Work to do:
Print the first line of the material below and each line after it, exactly as written, ending with the line that contains "wasm.setup();".

* begin Task input *

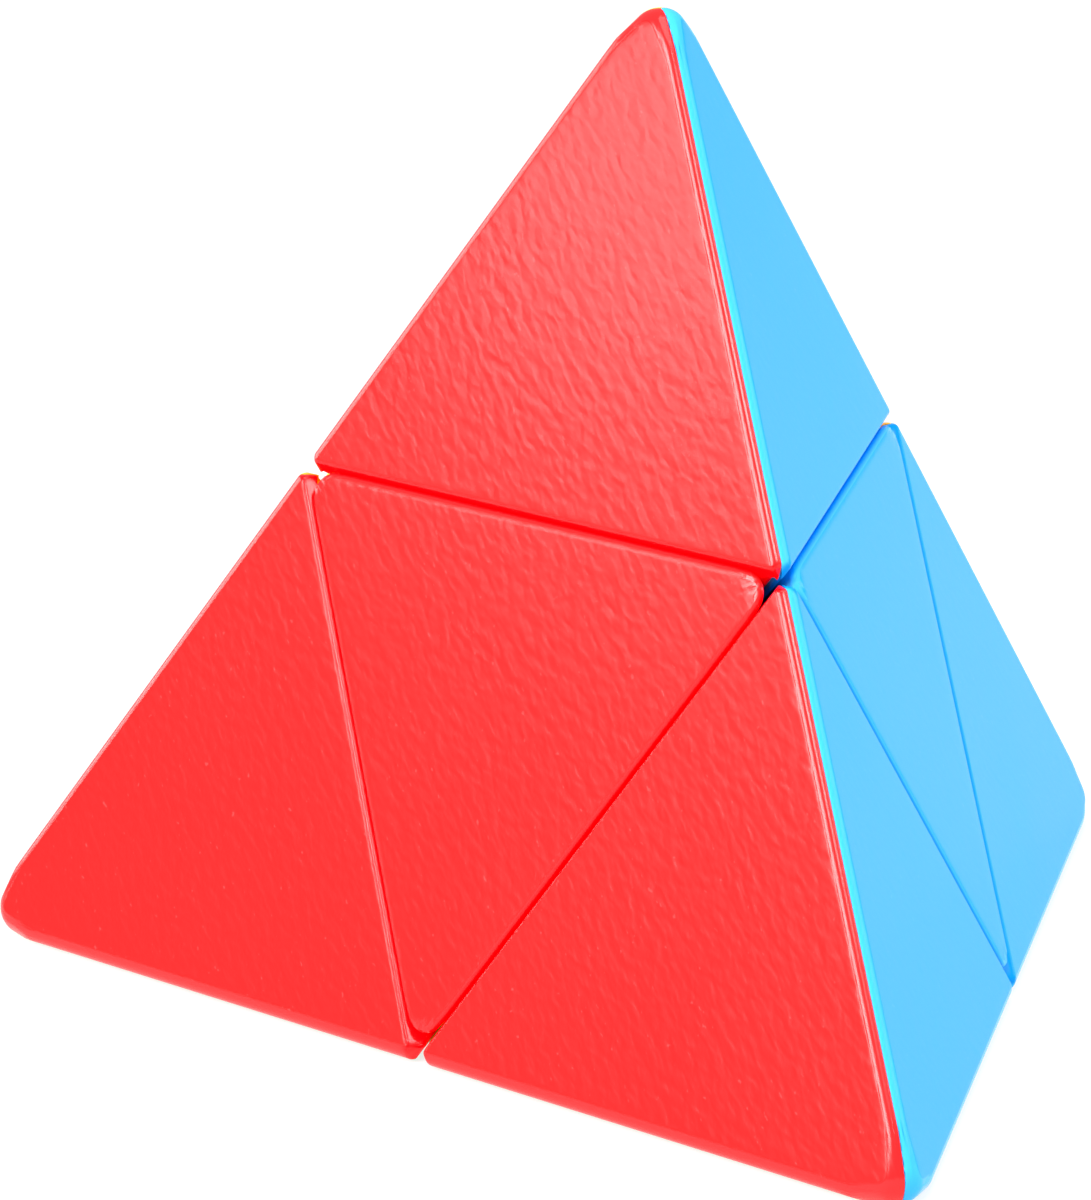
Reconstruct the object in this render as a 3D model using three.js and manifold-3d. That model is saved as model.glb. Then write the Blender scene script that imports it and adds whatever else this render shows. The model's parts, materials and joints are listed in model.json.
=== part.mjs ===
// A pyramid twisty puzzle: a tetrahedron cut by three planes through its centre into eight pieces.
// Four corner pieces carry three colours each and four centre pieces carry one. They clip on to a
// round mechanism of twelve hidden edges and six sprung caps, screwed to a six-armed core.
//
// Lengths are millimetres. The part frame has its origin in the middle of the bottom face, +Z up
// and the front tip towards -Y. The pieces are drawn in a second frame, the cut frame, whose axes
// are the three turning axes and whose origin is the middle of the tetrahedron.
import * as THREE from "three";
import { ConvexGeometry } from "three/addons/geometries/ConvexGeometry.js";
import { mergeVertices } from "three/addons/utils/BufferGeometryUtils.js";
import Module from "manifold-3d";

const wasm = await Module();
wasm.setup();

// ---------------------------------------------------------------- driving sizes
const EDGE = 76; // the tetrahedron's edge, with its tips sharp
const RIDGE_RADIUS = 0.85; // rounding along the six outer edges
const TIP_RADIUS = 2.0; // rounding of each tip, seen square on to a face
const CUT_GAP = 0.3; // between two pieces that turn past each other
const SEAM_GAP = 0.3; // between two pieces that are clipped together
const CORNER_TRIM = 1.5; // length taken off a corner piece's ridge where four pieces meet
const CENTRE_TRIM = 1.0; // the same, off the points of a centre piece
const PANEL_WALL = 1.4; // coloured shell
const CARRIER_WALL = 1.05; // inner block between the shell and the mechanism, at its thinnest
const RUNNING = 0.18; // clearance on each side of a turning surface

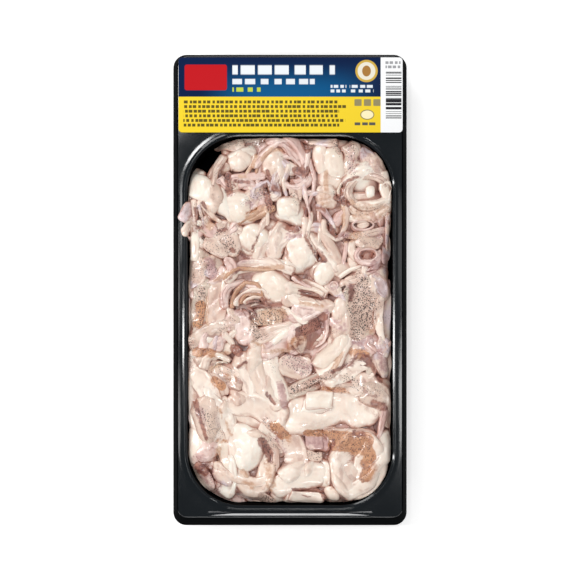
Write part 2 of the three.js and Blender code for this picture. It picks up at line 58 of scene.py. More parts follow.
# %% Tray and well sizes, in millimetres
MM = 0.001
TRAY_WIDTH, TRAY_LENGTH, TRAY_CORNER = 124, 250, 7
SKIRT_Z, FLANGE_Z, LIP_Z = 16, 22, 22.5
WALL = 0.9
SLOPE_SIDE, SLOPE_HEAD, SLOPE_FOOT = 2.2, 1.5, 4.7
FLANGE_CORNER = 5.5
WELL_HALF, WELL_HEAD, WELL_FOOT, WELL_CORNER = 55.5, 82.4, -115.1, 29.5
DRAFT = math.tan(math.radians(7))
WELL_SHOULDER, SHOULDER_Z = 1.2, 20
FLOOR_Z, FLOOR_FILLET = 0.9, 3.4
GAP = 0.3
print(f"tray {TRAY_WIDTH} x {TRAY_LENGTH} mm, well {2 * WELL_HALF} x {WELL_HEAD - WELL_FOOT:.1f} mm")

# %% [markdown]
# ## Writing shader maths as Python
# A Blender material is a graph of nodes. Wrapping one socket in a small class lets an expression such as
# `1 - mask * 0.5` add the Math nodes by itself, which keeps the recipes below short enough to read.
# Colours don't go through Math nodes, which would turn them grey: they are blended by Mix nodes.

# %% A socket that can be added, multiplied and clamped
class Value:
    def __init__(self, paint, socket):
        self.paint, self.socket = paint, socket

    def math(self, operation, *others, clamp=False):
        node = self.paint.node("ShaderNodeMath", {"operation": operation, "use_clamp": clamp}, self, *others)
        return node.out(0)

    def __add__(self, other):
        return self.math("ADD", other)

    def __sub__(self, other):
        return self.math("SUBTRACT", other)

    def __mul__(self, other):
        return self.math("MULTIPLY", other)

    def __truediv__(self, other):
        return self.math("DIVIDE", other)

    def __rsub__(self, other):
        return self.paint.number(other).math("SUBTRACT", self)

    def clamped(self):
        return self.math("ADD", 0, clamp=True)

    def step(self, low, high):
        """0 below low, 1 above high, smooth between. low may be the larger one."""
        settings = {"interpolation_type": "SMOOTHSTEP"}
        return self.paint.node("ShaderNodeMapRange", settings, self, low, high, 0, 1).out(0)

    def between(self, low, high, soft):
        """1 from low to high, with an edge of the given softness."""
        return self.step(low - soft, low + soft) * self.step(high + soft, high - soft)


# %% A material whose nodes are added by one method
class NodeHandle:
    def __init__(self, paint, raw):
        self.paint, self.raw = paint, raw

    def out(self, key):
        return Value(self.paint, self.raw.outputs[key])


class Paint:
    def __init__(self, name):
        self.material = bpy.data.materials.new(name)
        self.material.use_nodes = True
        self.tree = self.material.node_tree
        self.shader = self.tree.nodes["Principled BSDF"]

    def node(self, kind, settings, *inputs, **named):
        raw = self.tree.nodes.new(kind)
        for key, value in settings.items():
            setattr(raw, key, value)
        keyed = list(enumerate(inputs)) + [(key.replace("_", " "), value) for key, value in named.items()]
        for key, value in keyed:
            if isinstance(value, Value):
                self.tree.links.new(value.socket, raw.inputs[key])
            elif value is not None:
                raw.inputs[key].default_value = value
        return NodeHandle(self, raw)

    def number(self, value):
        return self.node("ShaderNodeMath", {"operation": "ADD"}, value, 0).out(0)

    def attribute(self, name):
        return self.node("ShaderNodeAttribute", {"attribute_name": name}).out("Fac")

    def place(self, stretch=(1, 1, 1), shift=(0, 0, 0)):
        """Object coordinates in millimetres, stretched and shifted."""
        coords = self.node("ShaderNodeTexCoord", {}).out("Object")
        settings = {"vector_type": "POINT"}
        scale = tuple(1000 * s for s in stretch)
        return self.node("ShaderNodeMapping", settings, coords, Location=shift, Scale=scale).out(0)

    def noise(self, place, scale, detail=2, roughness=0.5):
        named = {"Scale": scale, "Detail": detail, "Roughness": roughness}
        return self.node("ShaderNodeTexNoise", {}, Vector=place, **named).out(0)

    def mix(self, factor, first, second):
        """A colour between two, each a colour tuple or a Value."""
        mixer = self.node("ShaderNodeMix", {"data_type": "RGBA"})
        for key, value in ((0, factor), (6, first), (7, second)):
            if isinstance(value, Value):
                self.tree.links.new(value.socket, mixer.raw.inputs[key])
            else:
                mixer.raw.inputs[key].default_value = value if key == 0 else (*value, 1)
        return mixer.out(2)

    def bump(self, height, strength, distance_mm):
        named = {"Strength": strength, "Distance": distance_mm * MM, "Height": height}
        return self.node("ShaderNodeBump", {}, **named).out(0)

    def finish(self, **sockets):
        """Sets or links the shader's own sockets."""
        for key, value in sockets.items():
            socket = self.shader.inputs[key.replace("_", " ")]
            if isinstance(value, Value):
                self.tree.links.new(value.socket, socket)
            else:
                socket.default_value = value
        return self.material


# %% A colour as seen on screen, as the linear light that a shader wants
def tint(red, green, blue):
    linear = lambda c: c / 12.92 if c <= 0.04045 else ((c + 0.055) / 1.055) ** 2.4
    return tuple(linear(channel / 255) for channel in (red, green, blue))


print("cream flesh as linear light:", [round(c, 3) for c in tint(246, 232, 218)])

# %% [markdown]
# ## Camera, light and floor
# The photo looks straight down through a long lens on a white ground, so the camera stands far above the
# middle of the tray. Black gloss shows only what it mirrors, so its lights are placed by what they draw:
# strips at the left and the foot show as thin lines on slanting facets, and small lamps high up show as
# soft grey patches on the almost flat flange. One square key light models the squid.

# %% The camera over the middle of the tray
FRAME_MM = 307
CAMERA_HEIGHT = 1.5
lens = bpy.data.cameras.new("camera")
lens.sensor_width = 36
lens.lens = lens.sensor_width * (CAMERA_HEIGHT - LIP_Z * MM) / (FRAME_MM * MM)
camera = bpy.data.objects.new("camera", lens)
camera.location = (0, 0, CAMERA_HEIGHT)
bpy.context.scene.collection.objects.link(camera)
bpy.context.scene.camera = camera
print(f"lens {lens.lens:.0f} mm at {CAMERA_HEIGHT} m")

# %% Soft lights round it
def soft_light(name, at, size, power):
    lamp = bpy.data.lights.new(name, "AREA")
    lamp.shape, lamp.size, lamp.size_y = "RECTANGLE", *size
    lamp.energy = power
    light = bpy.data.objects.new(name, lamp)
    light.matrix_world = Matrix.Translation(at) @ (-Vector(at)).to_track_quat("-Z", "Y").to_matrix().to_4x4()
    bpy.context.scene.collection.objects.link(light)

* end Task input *

Worked solution:
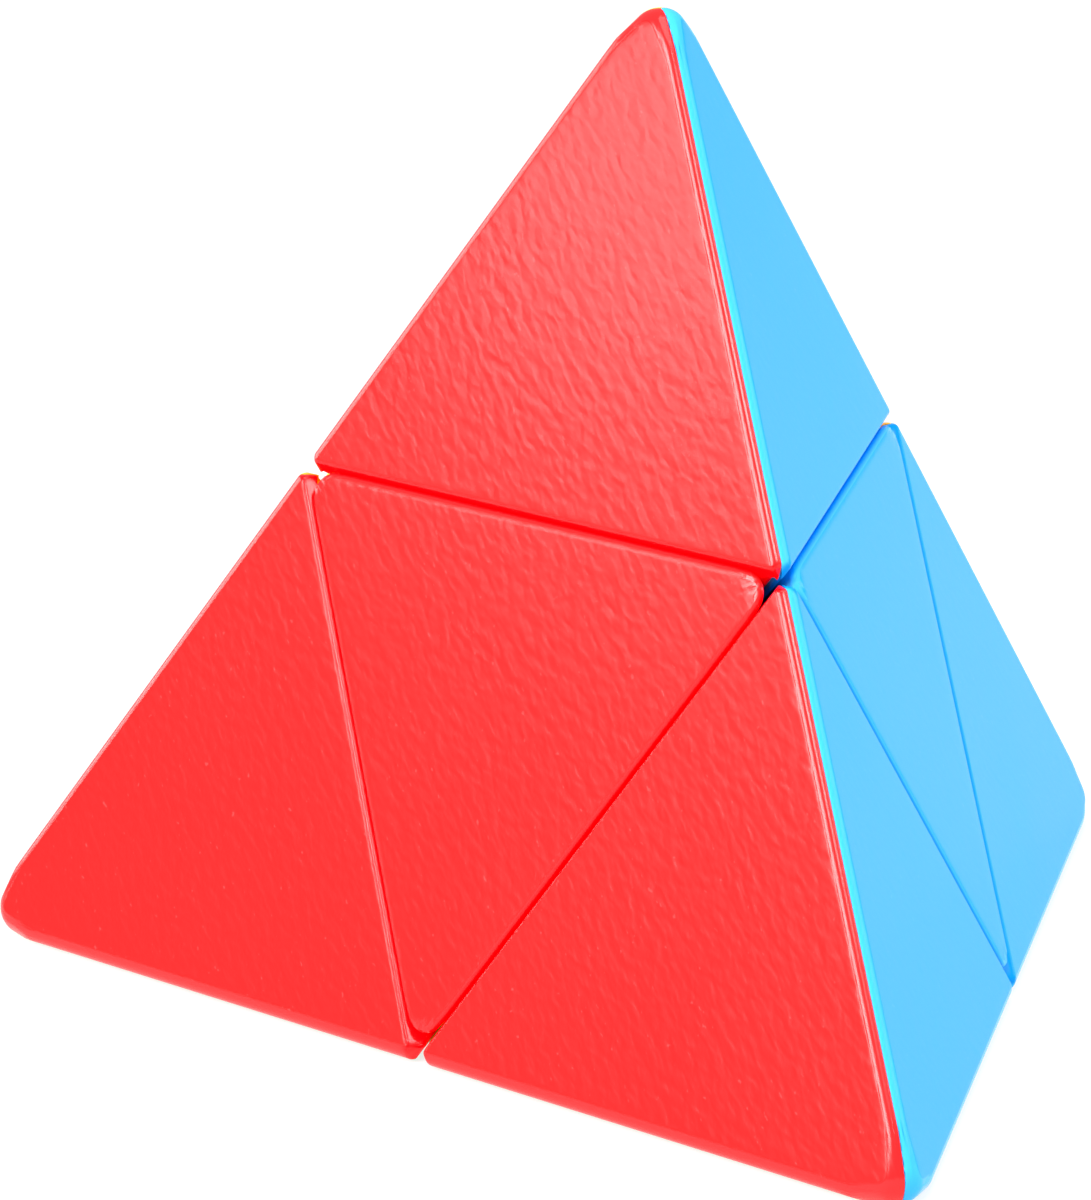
Reconstruct the object in this render as a 3D model using three.js and manifold-3d. That model is saved as model.glb. Then write the Blender scene script that imports it and adds whatever else this render shows. The model's parts, materials and joints are listed in model.json.
=== part.mjs ===
// A pyramid twisty puzzle: a tetrahedron cut by three planes through its centre into eight pieces.
// Four corner pieces carry three colours each and four centre pieces carry one. They clip on to a
// round mechanism of twelve hidden edges and six sprung caps, screwed to a six-armed core.
//
// Lengths are millimetres. The part frame has its origin in the middle of the bottom face, +Z up
// and the front tip towards -Y. The pieces are drawn in a second frame, the cut frame, whose axes
// are the three turning axes and whose origin is the middle of the tetrahedron.
import * as THREE from "three";
import { ConvexGeometry } from "three/addons/geometries/ConvexGeometry.js";
import { mergeVertices } from "three/addons/utils/BufferGeometryUtils.js";
import Module from "manifold-3d";

const wasm = await Module();
wasm.setup();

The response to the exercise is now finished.